Data
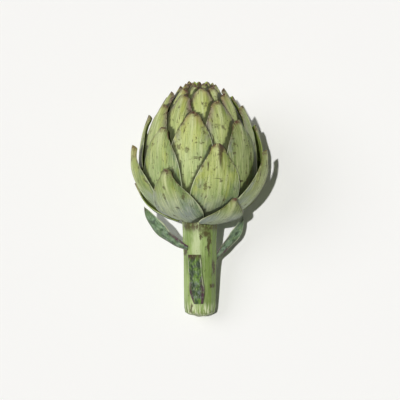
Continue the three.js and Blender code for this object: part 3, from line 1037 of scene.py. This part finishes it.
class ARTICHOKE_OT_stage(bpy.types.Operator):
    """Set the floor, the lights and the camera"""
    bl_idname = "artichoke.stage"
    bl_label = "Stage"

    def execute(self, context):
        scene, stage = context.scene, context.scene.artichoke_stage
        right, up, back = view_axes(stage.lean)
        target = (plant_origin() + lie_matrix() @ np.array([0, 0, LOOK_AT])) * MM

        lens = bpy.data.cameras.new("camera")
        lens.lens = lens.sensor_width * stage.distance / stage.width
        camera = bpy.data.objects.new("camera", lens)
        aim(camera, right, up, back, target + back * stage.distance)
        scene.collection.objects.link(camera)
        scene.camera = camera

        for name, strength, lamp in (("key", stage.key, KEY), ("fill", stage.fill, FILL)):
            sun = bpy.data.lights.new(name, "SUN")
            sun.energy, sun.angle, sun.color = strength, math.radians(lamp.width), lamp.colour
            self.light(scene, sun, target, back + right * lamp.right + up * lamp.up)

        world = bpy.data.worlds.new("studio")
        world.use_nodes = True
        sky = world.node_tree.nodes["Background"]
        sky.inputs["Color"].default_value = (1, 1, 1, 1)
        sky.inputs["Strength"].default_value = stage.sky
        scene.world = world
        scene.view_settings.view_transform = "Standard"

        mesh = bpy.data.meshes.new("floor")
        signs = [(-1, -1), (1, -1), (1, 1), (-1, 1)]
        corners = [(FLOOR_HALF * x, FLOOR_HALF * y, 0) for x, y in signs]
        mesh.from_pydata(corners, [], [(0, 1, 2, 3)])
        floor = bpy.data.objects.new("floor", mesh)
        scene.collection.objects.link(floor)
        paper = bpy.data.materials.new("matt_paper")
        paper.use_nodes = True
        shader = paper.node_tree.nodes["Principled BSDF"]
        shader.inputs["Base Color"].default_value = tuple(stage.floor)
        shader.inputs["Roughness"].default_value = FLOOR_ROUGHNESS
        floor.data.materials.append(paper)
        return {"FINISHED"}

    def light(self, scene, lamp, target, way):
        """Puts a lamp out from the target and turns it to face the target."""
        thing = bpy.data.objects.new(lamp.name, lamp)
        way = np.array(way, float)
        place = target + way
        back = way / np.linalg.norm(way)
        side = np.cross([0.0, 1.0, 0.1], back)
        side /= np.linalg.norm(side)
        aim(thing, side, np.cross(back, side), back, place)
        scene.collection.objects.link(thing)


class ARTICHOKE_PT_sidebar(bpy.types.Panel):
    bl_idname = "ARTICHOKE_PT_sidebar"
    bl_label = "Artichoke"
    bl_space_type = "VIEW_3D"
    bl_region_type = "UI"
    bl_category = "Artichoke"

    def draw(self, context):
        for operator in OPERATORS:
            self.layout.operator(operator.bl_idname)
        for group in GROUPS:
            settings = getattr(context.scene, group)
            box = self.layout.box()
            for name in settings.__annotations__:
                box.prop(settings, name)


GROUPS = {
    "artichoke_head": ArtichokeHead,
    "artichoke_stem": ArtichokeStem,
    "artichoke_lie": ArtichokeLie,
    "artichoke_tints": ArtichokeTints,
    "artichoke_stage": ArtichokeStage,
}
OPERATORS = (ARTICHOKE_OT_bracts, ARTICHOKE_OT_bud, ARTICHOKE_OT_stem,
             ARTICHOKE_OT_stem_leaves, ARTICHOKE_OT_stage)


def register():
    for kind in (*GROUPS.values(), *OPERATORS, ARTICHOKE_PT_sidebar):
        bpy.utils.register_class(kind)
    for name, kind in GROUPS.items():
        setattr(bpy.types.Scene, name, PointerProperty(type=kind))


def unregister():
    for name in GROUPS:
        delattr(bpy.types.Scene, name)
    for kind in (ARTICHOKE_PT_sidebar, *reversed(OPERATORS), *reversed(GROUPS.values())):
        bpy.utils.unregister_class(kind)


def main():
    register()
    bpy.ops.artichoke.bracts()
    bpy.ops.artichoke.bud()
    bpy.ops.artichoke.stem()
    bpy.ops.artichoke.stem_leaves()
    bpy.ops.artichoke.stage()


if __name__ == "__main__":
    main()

The request
Emit the full listing verbatim.

Task answer
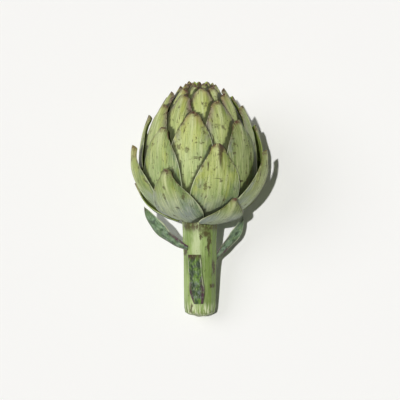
Continue the three.js and Blender code for this object: part 3, from line 1037 of scene.py. This part finishes it.
class ARTICHOKE_OT_stage(bpy.types.Operator):
    """Set the floor, the lights and the camera"""
    bl_idname = "artichoke.stage"
    bl_label = "Stage"

    def execute(self, context):
        scene, stage = context.scene, context.scene.artichoke_stage
        right, up, back = view_axes(stage.lean)
        target = (plant_origin() + lie_matrix() @ np.array([0, 0, LOOK_AT])) * MM

        lens = bpy.data.cameras.new("camera")
        lens.lens = lens.sensor_width * stage.distance / stage.width
        camera = bpy.data.objects.new("camera", lens)
        aim(camera, right, up, back, target + back * stage.distance)
        scene.collection.objects.link(camera)
        scene.camera = camera

        for name, strength, lamp in (("key", stage.key, KEY), ("fill", stage.fill, FILL)):
            sun = bpy.data.lights.new(name, "SUN")
            sun.energy, sun.angle, sun.color = strength, math.radians(lamp.width), lamp.colour
            self.light(scene, sun, target, back + right * lamp.right + up * lamp.up)

        world = bpy.data.worlds.new("studio")
        world.use_nodes = True
        sky = world.node_tree.nodes["Background"]
        sky.inputs["Color"].default_value = (1, 1, 1, 1)
        sky.inputs["Strength"].default_value = stage.sky
        scene.world = world
        scene.view_settings.view_transform = "Standard"

        mesh = bpy.data.meshes.new("floor")
        signs = [(-1, -1), (1, -1), (1, 1), (-1, 1)]
        corners = [(FLOOR_HALF * x, FLOOR_HALF * y, 0) for x, y in signs]
        mesh.from_pydata(corners, [], [(0, 1, 2, 3)])
        floor = bpy.data.objects.new("floor", mesh)
        scene.collection.objects.link(floor)
        paper = bpy.data.materials.new("matt_paper")
        paper.use_nodes = True
        shader = paper.node_tree.nodes["Principled BSDF"]
        shader.inputs["Base Color"].default_value = tuple(stage.floor)
        shader.inputs["Roughness"].default_value = FLOOR_ROUGHNESS
        floor.data.materials.append(paper)
        return {"FINISHED"}

    def light(self, scene, lamp, target, way):
        """Puts a lamp out from the target and turns it to face the target."""
        thing = bpy.data.objects.new(lamp.name, lamp)
        way = np.array(way, float)
        place = target + way
        back = way / np.linalg.norm(way)
        side = np.cross([0.0, 1.0, 0.1], back)
        side /= np.linalg.norm(side)
        aim(thing, side, np.cross(back, side), back, place)
        scene.collection.objects.link(thing)


class ARTICHOKE_PT_sidebar(bpy.types.Panel):
    bl_idname = "ARTICHOKE_PT_sidebar"
    bl_label = "Artichoke"
    bl_space_type = "VIEW_3D"
    bl_region_type = "UI"
    bl_category = "Artichoke"

    def draw(self, context):
        for operator in OPERATORS:
            self.layout.operator(operator.bl_idname)
        for group in GROUPS:
            settings = getattr(context.scene, group)
            box = self.layout.box()
            for name in settings.__annotations__:
                box.prop(settings, name)


GROUPS = {
    "artichoke_head": ArtichokeHead,
    "artichoke_stem": ArtichokeStem,
    "artichoke_lie": ArtichokeLie,
    "artichoke_tints": ArtichokeTints,
    "artichoke_stage": ArtichokeStage,
}
OPERATORS = (ARTICHOKE_OT_bracts, ARTICHOKE_OT_bud, ARTICHOKE_OT_stem,
             ARTICHOKE_OT_stem_leaves, ARTICHOKE_OT_stage)


def register():
    for kind in (*GROUPS.values(), *OPERATORS, ARTICHOKE_PT_sidebar):
        bpy.utils.register_class(kind)
    for name, kind in GROUPS.items():
        setattr(bpy.types.Scene, name, PointerProperty(type=kind))


def unregister():
    for name in GROUPS:
        delattr(bpy.types.Scene, name)
    for kind in (ARTICHOKE_PT_sidebar, *reversed(OPERATORS), *reversed(GROUPS.values())):
        bpy.utils.unregister_class(kind)


def main():
    register()
    bpy.ops.artichoke.bracts()
    bpy.ops.artichoke.bud()
    bpy.ops.artichoke.stem()
    bpy.ops.artichoke.stem_leaves()
    bpy.ops.artichoke.stage()


if __name__ == "__main__":
    main()